Well, I'm going to cut it short for tonight and I'll try to update again real soon.

Time for another restless night.

Posted by Dave at 11:03 PM EDT
Sunday, May 15, 2005
Damn, it's been a while.
Mood:  chillin'
Now Playing: Tori Amos
Topic: General
It's definitely been a while. So, let's see. What's new?

I got my nips re-pierced. Pics will soon be posted on the site for all to gaze upon the glory of the nip rings.

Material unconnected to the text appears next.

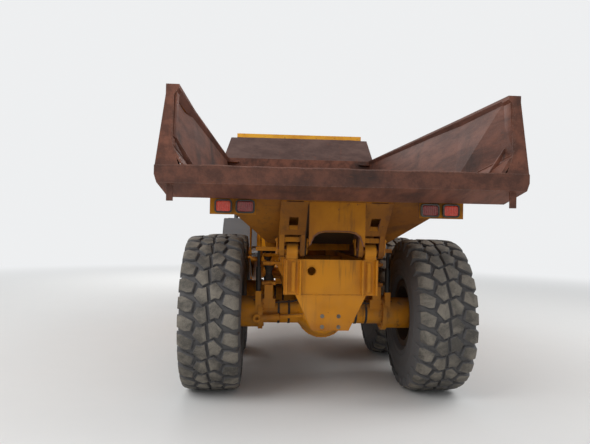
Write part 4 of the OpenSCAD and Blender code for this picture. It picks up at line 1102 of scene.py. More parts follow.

Jonathan's moved back to DC. I'm sad :( I miss him a whole bunch and stuff. He's so cute and sweet and nice. And he puts up with my stupid ass. :P

This past weekend I went to hang out with Mike, a friend of Jonathan and me. He's cool. Tori, Manson, goth boy. Well, I was telling him about the Manson show I went to a year and a half ago in Portland (Maine for those of you who don't know that Orgeon isn't the only one). I was like, "Yeah, it was a great show. I remember standing in line for forever and talking with these other people that were in line and there was this one guy who had an extra ticket and was trying to give it away but nobody believed him. They were all just going inside and buying one instead." Mike just looked at me and said, "Dude, that was me." I about crapped myself. It hit me like a ton of bricks that the people we were talking to were him and his friends Amanda and Casey.

What a small, messed up world we live in.

But it proves something. Manson does make the world go round and bring people together with a warm fuzzy feeling.

I'll be going down to DC in June to visit Jonathan and Patrick. I'm so excited. It's going to be so much fun. One more month. I'll be sure to get lots of pics while I'm there. I'll try to post those on the site too.

I finally cleaned my bedroom. With a little motivation from Gin. :) I completely gutted out all the crap and cleaned the living hell out of it. I'm going to work hard at keeping it that way too. I threw out so much crap. Six lawn bags just for starters. There's a whole lot more that I still need to sort thru. I'll get there.

Well, that's enough from me for now. It's not that I don't love you blog. It's just that I have a short attention span.